Git+CPP as a ‘CMS’

Posted on April 20, 2012

Note 2016-06-28

These days, I use hakyll to publish this static site. At the time of writing, I felt like writing a ‘sufficient’ hack using ubiquitious tools. Now, I choose a more reliable and powerful tool called Nix, that solves the tool installation problem as well. Such a solution will not depend on the API stability of GCC (however good that may be), but will depend on appropriate tools in an explicit, machine-usable way.


Original article, 2012

When I decided to update roberthensing.nl, I felt like using something very simple, and that is what I did.

Ingredients

Procedure

You might have a feeling of where this is going now… The Unix nature of the C preprocessor makes it useful for more than just its primary purpose. Though it is not always implemented as a separate tool, it was design to be able to work this way. The GNU C Compiler provides a cpp binary, which, with a few special flags, gives us a general purpose preprocessor.

In order to manage building the site, I chose make. Some boring work had to be done get the dependencies right, but it is accurate now. Here is what I wrote:

% : %.in
	@echo "    CPP      $@"
	@cpp $(CPPFLAGS) <"$<" >"$@" || rm -f "$@"

install: installable
	@test ! -z $T || (echo "specify T=<target-dir>"; return 1)
	for i in $(INSTALL); do echo "Installing $$i."; cp -u "$$i" "$T/$$i"; done

.deps.make: $(shell find . -type f -name "*.in") $(shell find include -type f)
	@echo "Makefile: Computing dependencies..."
	@rm -f $@.tmp
    	@for i in $^; do cpp $(CPPFLAGS) -M -MG $$i -MF $@.tmp2; cat $@.tmp2 >> $@.tmp; done
	@sed <$@.tmp >$@ -e 's/\.o:/:/'
	@rm -f $@.tmp $@.tmp2

include .deps.make

At this point, I had a build/install script, which is good, but getting the site onto the server was still much error prone work.

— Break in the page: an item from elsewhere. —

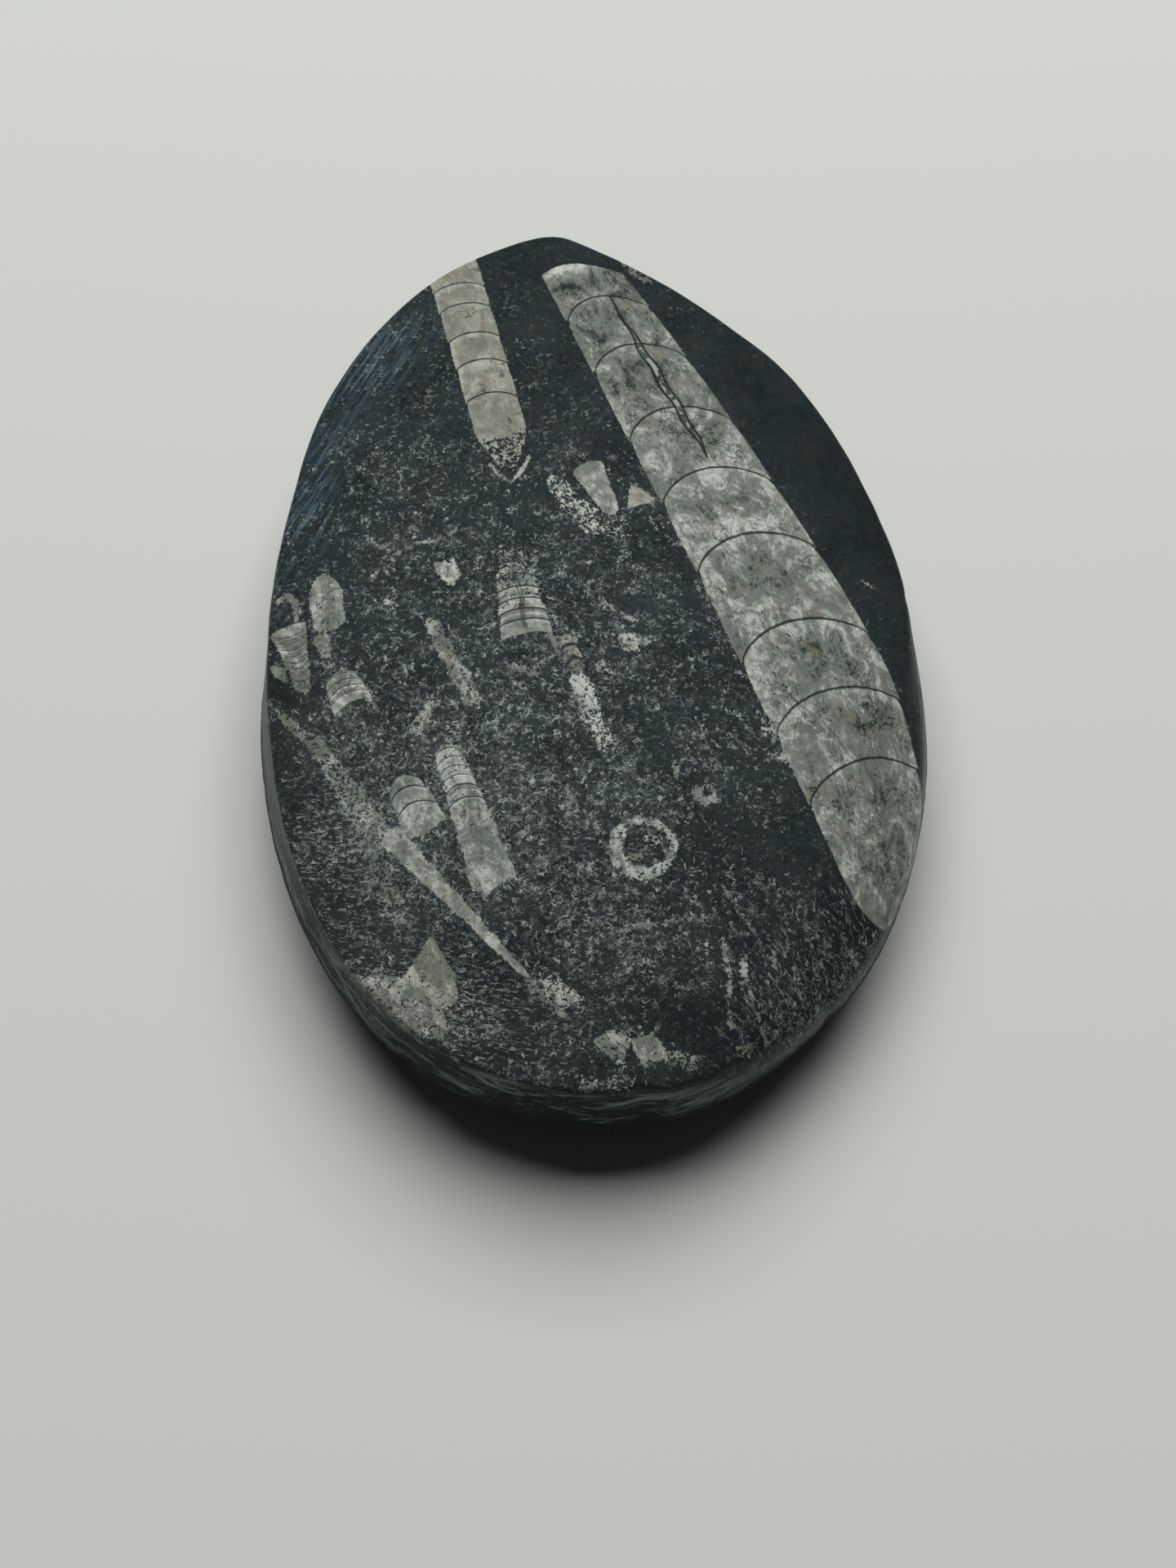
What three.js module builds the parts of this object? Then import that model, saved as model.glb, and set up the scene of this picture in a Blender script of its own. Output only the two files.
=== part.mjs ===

Enter git, my versioning software of choice.

Git has a “hooks” feature that executes scripts at various occasions, one of which is proved very useful to me: post-receive. Create a script with this name in your .git/hooks/ on the server (assuming you do not have a bare repository). Write a script like this:

#!/bin/sh
make install T=/srv/www/yoursite

and you can push to your site.

Disadvantages

Although this works great for me now, consider the following:

Extras

To make life more comfortable, I added the following rules:

SVG rendering

This needs librsvg2-bin on Debian (or derived) distributions.

%.png : %.svg
	@echo "    RSVG     $@"
	@rsvg-convert "$<" -o "$@"

Read size from png image

This one may break. file may change, and its output is intended for human reading… Oh, and it is ugly, but very useful.

%.png.size : %.png
	@echo "    Measure  $@"
	@file "$<" | egrep -o '[0-9]* x [0-9]*' | awk '{ print "#define $(shell echo "$<" | sed -e s/[^a-z0-9A-Z]/_/g)_size width=\""$$1"\" height=\""$$3"\""}' > "$@" || (rm -f "$@"; exit 1)

Auto-build

Save file and refresh, just like when editing regular html files. If you use relative paths and Epiphany as your browser, you don’t even need to refresh! Tidier to write in a shell script, but I also want to avoid polluting my directories with small files. Run make auto while editing your html to instantly update your local copy of the website.

auto:
	while inotifywait -q -e modify,create Makefile $$(find . -name "*.in" -not -name ".#*") $$(find include -type f -not -name ".#*"); do make --no-print-directory all && echo done || echo failed; done

Minimal local test server

If you use absolute paths on your site, you will want to run a webserver for testing. Here is a minimal configuration for lighttpd. Run it as user in your git repo: lighttpd -f lighttpd.test.conf. Your pages appear at http://localhost:8080

lighttpd.test.conf:

server.document-root = var.CWD
server.errorlog = "/dev/stderr"
server.port = 8080
index-file.names = ( "index.html" )
include_shell "/usr/share/lighttpd/create-mime.assign.pl"

The mime types configuration script might be Debian-specific. Look at your default lighttpd.conf, somewhere in /etc for an example.